The Company of Proprietors of the West Middlesex Water Works Company
- Company type: Public
- Traded as: West Middlesex Waterworks Company
- Industry: Water supply
- Founded: 1806 in London, UK
- Founder: Ralph Dodd
- Defunct: June 24, 1904
- Fate: Municipalised
- Successor: Metropolitan Water Board

= West Middlesex Waterworks Company =

Utility company supplying west London 1806–1903

The West Middlesex Waterworks Company (also known as The Company of Proprietors of the West Middlesex Water Works Company) was a utility company supplying water to parts of West London in England. The company was established in 1806 with works at Hammersmith and became part of the publicly owned Metropolitan Water Board in 1904.

==Origins==

The West Middlesex Waterworks Company was founded by serial entrepreneur Ralph Dodd in 1806 to supply water to parts of West London, including Marylebone and Paddington, in the counties of Middlesex and Surrey from the River Thames.
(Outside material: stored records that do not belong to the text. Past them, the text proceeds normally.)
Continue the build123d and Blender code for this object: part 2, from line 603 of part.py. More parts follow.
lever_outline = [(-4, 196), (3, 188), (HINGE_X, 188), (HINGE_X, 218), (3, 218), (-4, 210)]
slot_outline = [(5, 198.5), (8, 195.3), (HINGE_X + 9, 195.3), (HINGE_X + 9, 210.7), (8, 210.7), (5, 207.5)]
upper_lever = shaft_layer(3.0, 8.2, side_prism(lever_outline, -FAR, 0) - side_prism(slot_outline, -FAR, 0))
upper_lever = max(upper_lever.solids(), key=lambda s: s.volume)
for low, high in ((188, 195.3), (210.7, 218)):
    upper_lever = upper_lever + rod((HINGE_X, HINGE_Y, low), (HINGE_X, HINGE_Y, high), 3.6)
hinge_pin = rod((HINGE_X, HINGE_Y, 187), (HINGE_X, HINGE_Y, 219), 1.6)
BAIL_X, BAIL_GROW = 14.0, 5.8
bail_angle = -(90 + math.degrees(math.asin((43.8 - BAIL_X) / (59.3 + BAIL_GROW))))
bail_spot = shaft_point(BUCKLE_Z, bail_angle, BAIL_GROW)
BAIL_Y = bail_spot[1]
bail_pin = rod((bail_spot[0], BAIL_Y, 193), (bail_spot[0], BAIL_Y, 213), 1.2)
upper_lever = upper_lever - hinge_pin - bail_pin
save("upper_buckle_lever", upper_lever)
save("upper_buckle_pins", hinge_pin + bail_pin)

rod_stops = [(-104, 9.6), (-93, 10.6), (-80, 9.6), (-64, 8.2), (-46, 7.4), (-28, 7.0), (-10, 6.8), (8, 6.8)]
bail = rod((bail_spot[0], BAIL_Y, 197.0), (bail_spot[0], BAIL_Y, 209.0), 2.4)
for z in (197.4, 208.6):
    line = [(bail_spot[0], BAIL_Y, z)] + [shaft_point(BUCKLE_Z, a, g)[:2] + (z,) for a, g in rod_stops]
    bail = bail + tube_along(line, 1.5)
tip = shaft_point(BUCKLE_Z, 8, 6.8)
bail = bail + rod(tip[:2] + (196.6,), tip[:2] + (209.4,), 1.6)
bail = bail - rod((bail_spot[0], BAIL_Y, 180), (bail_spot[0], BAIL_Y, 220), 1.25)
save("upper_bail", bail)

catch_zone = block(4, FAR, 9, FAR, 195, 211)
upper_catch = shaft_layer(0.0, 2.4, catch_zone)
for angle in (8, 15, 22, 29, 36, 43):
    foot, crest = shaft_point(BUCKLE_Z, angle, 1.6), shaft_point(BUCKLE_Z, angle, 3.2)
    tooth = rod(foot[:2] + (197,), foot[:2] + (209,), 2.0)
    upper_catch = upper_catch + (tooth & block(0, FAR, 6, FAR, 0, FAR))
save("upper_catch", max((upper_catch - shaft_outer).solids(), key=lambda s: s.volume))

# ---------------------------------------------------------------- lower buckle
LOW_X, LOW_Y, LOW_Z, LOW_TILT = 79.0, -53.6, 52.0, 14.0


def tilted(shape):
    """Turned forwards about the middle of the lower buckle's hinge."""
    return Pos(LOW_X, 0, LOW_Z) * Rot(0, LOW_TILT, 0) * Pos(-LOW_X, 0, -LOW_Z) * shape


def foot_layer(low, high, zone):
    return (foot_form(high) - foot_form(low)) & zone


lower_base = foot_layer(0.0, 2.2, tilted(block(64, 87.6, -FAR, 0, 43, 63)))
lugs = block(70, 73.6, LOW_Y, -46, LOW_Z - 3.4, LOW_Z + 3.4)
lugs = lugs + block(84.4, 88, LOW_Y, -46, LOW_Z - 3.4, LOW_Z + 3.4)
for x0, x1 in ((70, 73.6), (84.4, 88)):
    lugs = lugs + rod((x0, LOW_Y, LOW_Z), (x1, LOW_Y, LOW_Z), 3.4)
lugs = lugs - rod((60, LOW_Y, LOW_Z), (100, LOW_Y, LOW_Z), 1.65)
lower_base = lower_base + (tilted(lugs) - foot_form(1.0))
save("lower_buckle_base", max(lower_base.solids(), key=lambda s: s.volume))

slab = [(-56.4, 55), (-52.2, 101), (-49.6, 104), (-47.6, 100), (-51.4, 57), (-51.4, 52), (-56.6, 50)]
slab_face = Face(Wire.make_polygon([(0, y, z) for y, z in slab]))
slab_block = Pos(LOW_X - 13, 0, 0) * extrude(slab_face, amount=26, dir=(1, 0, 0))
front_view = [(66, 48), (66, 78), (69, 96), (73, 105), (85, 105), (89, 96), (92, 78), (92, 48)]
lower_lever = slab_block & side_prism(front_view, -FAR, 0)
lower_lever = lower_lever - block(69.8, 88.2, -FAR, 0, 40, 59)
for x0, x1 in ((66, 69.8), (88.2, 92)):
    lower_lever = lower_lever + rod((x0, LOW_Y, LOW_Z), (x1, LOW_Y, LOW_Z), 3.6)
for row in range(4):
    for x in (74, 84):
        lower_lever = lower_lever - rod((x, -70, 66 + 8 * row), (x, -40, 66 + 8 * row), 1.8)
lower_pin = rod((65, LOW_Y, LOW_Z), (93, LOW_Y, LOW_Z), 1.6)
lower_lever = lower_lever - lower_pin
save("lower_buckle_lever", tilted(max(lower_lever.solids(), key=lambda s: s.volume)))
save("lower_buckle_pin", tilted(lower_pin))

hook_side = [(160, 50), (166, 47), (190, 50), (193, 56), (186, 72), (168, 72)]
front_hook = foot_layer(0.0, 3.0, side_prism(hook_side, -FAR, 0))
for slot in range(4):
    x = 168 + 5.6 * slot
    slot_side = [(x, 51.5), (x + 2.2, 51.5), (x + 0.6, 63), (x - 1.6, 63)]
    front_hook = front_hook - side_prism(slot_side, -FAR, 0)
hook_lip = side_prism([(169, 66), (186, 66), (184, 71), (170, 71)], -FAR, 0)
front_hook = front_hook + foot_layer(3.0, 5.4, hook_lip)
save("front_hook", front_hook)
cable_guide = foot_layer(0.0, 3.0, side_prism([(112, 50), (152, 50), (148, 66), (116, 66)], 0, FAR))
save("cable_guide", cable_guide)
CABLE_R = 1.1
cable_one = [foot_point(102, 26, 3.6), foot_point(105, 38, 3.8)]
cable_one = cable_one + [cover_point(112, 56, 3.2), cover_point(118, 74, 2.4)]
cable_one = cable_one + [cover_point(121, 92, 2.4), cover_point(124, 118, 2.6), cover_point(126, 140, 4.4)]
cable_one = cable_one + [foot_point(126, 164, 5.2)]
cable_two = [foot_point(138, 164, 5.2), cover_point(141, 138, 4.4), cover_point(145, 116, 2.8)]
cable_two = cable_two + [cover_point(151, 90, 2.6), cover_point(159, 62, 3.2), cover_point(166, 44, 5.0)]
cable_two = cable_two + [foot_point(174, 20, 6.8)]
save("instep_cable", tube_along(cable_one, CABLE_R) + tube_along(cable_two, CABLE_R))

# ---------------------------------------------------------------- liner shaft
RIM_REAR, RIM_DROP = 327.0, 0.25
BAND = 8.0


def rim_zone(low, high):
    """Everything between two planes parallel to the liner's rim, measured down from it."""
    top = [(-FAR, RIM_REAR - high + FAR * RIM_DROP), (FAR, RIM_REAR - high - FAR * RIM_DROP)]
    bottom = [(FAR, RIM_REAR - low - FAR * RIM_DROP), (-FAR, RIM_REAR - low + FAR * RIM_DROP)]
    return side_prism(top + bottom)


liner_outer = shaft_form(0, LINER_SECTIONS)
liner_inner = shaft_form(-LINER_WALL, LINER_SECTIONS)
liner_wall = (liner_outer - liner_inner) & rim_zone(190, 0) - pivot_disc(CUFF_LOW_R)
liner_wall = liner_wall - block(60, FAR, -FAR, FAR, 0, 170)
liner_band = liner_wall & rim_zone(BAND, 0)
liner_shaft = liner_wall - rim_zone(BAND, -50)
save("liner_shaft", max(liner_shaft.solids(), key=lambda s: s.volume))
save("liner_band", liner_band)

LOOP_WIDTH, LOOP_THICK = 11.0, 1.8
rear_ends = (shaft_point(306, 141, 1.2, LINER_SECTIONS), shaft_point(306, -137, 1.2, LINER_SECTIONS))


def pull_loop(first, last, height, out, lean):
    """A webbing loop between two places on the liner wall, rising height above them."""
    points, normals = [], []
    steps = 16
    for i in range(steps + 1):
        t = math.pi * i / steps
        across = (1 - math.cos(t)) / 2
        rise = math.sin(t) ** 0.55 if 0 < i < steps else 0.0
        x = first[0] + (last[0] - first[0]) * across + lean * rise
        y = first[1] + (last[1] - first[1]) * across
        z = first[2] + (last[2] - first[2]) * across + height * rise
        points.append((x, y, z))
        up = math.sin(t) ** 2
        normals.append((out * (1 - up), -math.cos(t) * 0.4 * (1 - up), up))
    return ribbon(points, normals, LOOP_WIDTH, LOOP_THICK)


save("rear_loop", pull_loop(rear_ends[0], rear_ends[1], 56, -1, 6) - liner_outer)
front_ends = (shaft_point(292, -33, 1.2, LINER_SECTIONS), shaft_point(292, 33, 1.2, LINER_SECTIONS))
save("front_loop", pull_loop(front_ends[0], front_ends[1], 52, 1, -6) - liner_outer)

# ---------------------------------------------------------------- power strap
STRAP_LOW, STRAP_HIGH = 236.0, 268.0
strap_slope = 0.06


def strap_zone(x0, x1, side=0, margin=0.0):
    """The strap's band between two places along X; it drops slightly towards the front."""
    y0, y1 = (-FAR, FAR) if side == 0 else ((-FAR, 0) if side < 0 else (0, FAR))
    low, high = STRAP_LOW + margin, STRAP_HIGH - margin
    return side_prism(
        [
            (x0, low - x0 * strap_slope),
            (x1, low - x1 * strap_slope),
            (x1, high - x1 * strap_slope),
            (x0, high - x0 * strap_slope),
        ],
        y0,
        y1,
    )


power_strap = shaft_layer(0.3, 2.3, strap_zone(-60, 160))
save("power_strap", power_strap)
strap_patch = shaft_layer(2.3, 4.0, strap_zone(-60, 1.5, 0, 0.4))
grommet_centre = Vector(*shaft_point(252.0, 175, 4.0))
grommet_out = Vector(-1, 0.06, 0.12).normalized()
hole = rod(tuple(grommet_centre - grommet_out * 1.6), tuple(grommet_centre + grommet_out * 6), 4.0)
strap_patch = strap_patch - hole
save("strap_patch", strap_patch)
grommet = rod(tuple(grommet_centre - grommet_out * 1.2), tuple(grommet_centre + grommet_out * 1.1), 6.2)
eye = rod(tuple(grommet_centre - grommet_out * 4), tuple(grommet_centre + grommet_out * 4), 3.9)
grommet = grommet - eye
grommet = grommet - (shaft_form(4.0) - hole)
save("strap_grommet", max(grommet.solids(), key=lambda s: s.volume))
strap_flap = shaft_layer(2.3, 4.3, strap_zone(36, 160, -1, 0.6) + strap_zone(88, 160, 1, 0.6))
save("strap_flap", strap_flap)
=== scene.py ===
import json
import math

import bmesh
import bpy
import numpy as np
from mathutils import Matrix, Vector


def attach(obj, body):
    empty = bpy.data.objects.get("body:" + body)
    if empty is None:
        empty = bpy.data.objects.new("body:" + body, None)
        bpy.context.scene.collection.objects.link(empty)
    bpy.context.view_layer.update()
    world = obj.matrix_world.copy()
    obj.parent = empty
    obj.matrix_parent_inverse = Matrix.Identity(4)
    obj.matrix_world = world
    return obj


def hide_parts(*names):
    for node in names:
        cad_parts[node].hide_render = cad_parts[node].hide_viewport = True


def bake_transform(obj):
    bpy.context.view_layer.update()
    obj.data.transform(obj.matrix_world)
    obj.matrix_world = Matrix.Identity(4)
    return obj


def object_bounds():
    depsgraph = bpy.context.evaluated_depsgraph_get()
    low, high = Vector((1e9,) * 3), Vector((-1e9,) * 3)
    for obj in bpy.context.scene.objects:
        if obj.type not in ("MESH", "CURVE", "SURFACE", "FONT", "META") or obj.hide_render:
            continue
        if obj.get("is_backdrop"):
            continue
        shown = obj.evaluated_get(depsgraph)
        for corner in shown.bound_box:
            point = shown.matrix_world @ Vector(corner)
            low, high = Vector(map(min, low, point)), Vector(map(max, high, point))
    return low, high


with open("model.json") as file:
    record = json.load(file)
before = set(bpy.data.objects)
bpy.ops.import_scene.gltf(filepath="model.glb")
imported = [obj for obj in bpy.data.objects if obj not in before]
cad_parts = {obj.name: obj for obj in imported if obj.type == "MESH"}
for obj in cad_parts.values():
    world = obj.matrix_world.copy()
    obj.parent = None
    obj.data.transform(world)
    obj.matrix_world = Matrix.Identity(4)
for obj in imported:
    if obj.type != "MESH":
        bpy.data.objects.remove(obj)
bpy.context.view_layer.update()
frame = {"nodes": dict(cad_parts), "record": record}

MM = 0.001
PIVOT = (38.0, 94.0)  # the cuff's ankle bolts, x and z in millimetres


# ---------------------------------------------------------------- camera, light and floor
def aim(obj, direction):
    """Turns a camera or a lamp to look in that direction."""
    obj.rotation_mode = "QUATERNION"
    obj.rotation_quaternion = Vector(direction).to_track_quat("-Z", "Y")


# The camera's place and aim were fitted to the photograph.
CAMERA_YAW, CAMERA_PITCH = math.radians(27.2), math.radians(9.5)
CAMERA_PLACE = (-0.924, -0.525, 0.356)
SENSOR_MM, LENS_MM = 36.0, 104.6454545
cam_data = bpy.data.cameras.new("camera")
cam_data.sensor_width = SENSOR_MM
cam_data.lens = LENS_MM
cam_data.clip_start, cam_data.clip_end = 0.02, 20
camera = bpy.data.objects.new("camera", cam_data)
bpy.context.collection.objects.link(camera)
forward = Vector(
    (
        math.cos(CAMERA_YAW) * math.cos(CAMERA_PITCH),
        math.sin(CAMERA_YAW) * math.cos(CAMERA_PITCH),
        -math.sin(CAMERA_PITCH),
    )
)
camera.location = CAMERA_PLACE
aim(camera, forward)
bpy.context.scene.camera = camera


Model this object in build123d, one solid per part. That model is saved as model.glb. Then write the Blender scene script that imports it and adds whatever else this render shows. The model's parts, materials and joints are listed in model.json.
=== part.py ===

On 12 July 1806, the Company of Proprietors of the West Middlesex Water Works was incorporated by the West Middlesex Waterworks Act 1806 (46 Geo. 3. c. cxix). The act authorised the proprietors of the West Middlesex Waterworks Company to raise £30,000, divided into shares of £100 each, with power to raise a further sum of £50,000.

In 1808 the company installed cast iron pipes to supply water from its intakes at Hammersmith.

==Infrastructure==
The water company established a 3.5 million gallon reservoir at Campden Hill near Notting Hill just west of Central London. Soon after, in 1825 the company built a new reservoir at Barrow Hill next to Primrose Hill just north of Central London. In the 1850s the quality of drinking water in London was connected to poor public health. John Snow examined the state of waters in 1849 and noted that the West Middlesex was less subject to cholera because its intakes were upstream and it had large reservoirs. The Metropolis Water Act 1852 (15 & 16 Vict. c. 84) was enacted under the conclusions of a report of the Metropolitan Water Board "to make provision for securing the supply to the Metropolis of pure and wholesome water". Under the act it became unlawful for any water company to extract water for domestic use from the tidal reaches of the Thames after 31 August 1855, and from 31 December 1855 all such water was required to be "effectually filtered". The company closed the Hammersmith site and new pumping works were established between Sunbury and Molesey Locks at Hampton. The Hampton facility was completed in 1855 and was shared with the Southwark and Vauxhall Waterworks Company and the Grand Junction Waterworks Company.